Já o Idec analisou imagens de 122 produtos de várias categorias, sobretudo "açúcares, doces e produtos de confeitaria" (64,8%), "condimentos e temperos" (7,4%) e "salgadinhos, barras de cereais e snacks" (5,7%). O Instituto identificou quatro produtos que não incluíram um nutriente que deveria estar em destaque na lupa: Dolly Guaraná, sem lupa para açúcares adicionados; presunto cru RAR e biscoito Grissini Casa Vitoriana, ambos com lupa para sódio, mas sem lupa para gordura saturada; e cacau em pó Natucoa, com lupa para açúcar adicionado, mas sem lupa para gordura saturada. Além disso, encontrou alguns erros na aplicação da lupa. "Vimos lupas na parte debaixo da face frontal ou na parte de trás da embalagem, quando deveriam estar sempre na parte superior e na frente", exemplifica.
O QUE PRECISA MELHORAR
Na avaliação do Nupens, ainda há muitos elementos que precisam ser aprimorados. "É preciso rotular todos os alimentos que são elegíveis, ou seja, que ultrapassam os limites definidos pela lei para sódio, açúcar adicionado e/ou gordura saturada; melhorar a visibilidade da lupa e o posicionamento na parte da frente da embalagem, e incluir a informação obrigatória da quantidade de açúcar adicionado na tabela de composição nutricional, além de evitar estampar alegações como 'reduzido em' em alimentos com alta quantidade de algum dos três nutrientes críticos, o que ainda acontece em alguns poucos produtos", lista Borges.

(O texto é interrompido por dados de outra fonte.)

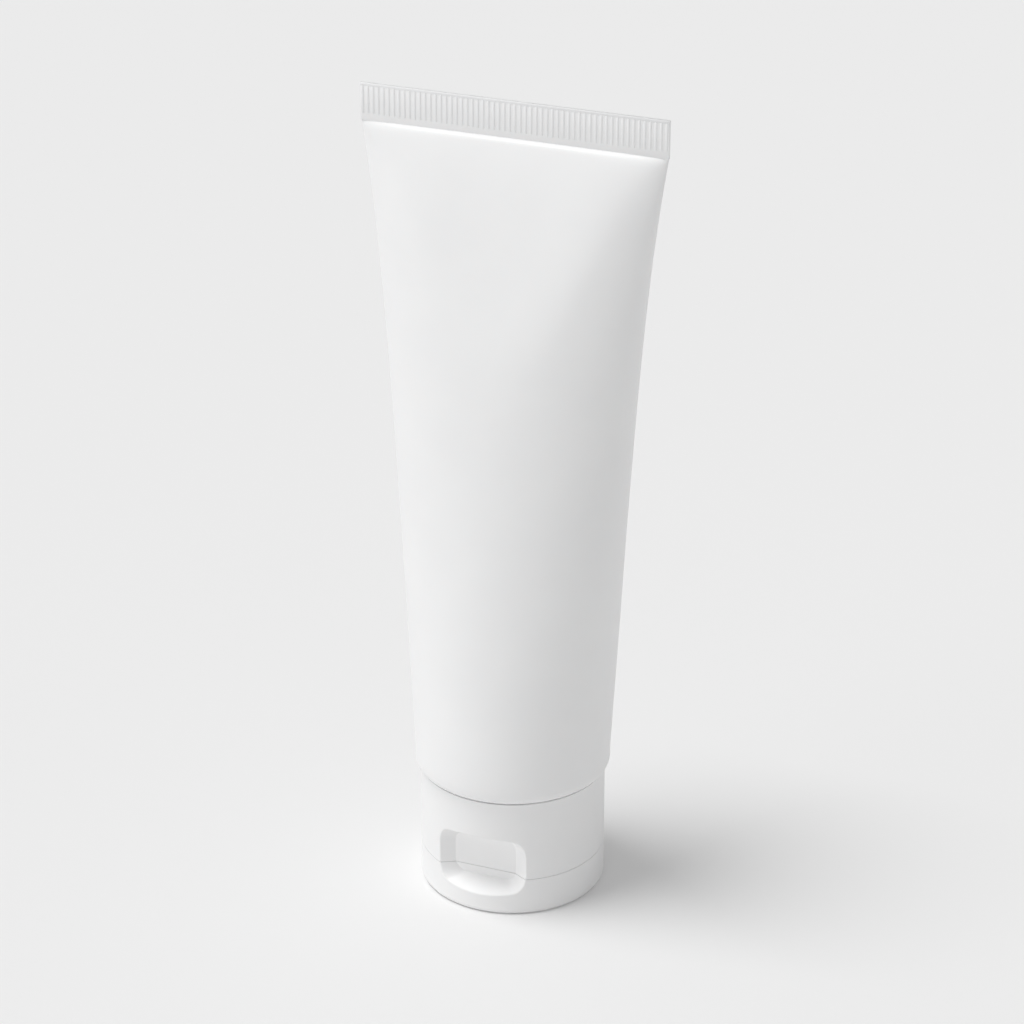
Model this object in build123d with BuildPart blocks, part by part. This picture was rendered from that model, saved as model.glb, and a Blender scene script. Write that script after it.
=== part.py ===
"""A blank stand-up toothpaste tube, standing on its flip-top cap.

The frame has +Z up, with its origin on the floor under the middle of the cap.
The crimped seal runs along X, and the thumb scoop of the cap faces -Y.
All sizes are in millimetres.
"""

import os
from math import atan2, cos, pi, radians, sqrt, tan

from build123d import *

os.makedirs("parts", exist_ok=True)

# ---------------------------------------------------------------- driving dimensions

# the sleeve, crimped flat at its top
tube_radius = 19.0          # round end of the sleeve
tube_height = 159.0         # floor to the top of the seal
sleeve_wall = 0.45
seal_height = 6.9
seal_thickness = 1.0
late_flare = 0.2            # share of the widening that comes just below the seal
flare_power = 6
facet_depth = 2.3           # the flat front panel's distance from the middle, at the seal
facet_slope = 12.4          # degrees that the panel leans out from the vertical
facet_length = 60.0
shoulder_round = 1.8        # rounded lower edge of the sleeve
loft_steps = 10

# the moulded head
shoulder_wall = 1.1
shoulder_clearance = 0.3    # from the inside of the cap to where the cone starts
shoulder_angle = 24.4       # slope of the cone, in degrees
shoulder_rim = 1.65         # straight rim that the sleeve is welded to
weld_gap = 0.02             # between the head and the sleeve that is welded round it
neck_radius = 6.7
neck_bore = 4.0
thread_depth = 0.8
thread_pitch = 3.0
thread_root = 1.7           # width of the ridge where it meets the neck
thread_crest = 0.7
thread_turns = 2.0
thread_bite = 0.1           # what the ridge's root sinks into the neck
thread_lead_in = 1.6        # from the mouth of the neck to the thread

# the paste
air_gap = 11.0              # empty height under the seal
fill_clearance = 0.15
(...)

Para o Idec, mesmo que exista espaço para aprimoramento, a aprovação do modelo de rotulagem nutricional frontal com a lupa é um avanço para o Brasil. Contudo, é necessário que haja mais agilidade no processo de implementação. "Se continuar nesse ritmo vai demorar muito para que todos os produtos elegíveis tenham a lupa. A lei foi aprovada em 2020 e começou a valer em 2022, ou seja, as empresas tiveram bastante tempo para modificar suas embalagens", opina Ribeiro. E finaliza: "É importante que as marcas se adequem porque quando o consumidor chega no mercado hoje e vê produtos com lupa e sem lupa, ele não sabe se está sem lupa porque não tem excesso de nutrientes críticos ou porque a embalagem ainda não está adequada à nova norma".